While waiting for it to arrive I decided in desperation to try reducing the clock speed of the MSP430. To my amazement dropping it from 16MHz to 8 MHz appeared to fix the problem. So definitely hardware not software then.

Flushed with success I added a Python function to control the drill speed by sending a command via Ethernet to the main controller which forwards it by I²C to the head controller. This worked fine but as soon as the drill made contact with the tool height sensor for the first time the sensor stopped working. I thought the shaft of the drill was ground but actually it was +12V. Now that the power supplies are linked by the comms cable it stuffed 12V into two of the 3.3V inputs of the MC9S12NE64 and not surprisingly they don't work anymore! In fact I am surprised any of it still works but most of it does.
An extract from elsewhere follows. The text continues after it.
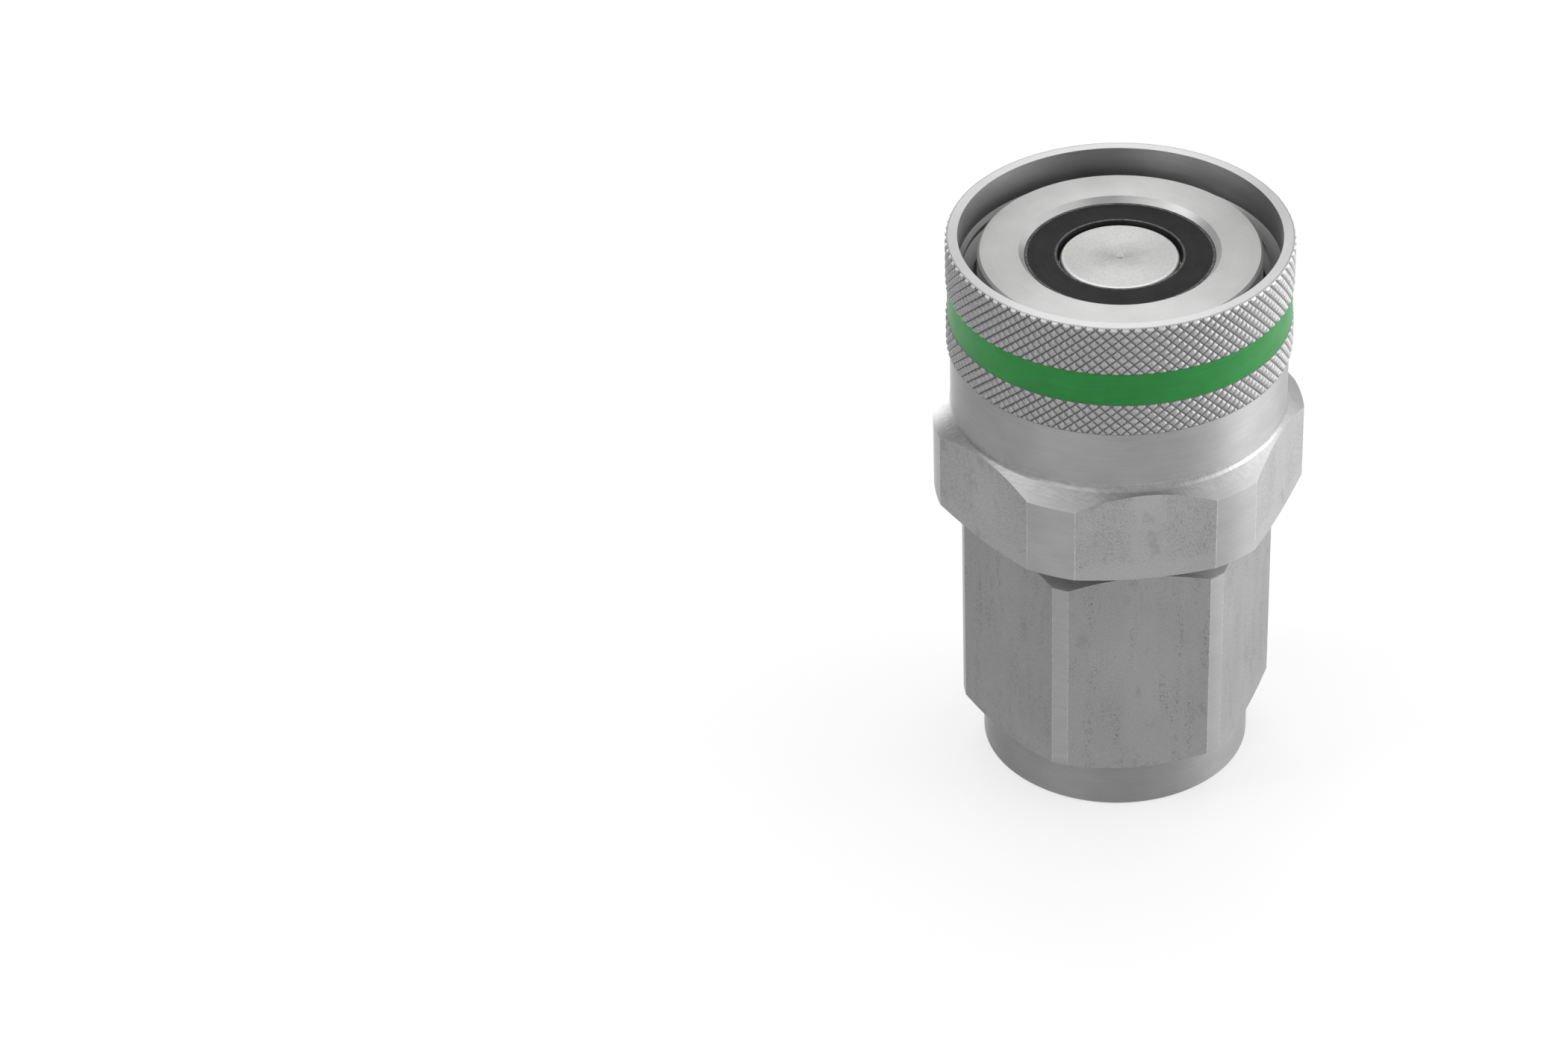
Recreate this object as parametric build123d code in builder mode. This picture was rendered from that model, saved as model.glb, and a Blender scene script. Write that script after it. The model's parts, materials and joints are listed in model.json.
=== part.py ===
# Screw-to-connect flat face coupling, socket half, standing on its foot.
# Millimetres, +Z up, the foot's face on Z = 0 and a hexagon flat facing -Y.
import os
from math import radians, tan

from build123d import *

# Clearances: a running fit, a seal's fit, a seat's play and a free gap.
running_gap = 0.08
seal_gap = 0.02
joint_gap = 0.05
free_gap = 0.3

# Stem: the centre disc of the flat face, its shank and its tail.
stem_head_radius = 8.55
stem_edge = 0.5
stem_cone = 6.0
stem_tail_radius = 3.5
stem_shank_step = 2.0
stem_tail_length = 2.2
pip_radius = 0.45
pip_height = 0.15

# Spider plate that holds the stem, with its flow holes.
spider_height = 4.8
spider_holes = 6
spider_hole_radius = 2.6
spider_web = 1.1
passage_edge = 0.7

# Seal sleeve round the stem's head, with a flat black ring in its face.
lip_gap = 0.48
sleeve_width = 4.57
sleeve_bore_step = 1.17
sleeve_lip_below = 3.0
flange_step = 1.44
flange_height = 4.0
sleeve_travel = 16.0
face_seal_depth = 1.3
inner_lip = 0.32
outer_lip = 0.35
lip_seal_depth = 1.97
lip_seal_cover = 1.5

# Front body: threaded tail, hub that carries the nut, and the inner tube.
tube_wall = 2.72
tail_wall = 1.8
hub_step = 1.05
hub_height = 6.5
chamber_rise = 5.6
tube_seal_rise = 3.0
tube_seal_depth = 1.62
tube_lip = 1.25
tube_edge = 0.4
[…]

So, major disaster. It will be very difficult to replace the chip as it is fine pitch surface mount. I do have some spare inputs I could use providing the rest of the chip holds out. I can probably still buy another demo board but its starting to get expensive repairing my mistakes.

Curiously the replacement drill seems to have an isolated shaft. I knew the first one wasn't but I assumed it was ground not +12V. However, it wouldn't have made any difference because foolishly I switched it with a low side driver so when it is off both wires are at 12V!

So now I have to rewire the tool sensor inputs, add some protection and cobble the two drills together to make one good one, preferably using the motor with the isolated shaft. The I²C comms need beefing up a bit with a CRC, packet sequence flag and an acknowledgment / retry mechanism. I also want to add drill stall detection and employ the shaft encoders on the XY table to detect that stalling as well. Hopefully then I will avoid any more costly tool crashes and move on to making the RepRap extruder.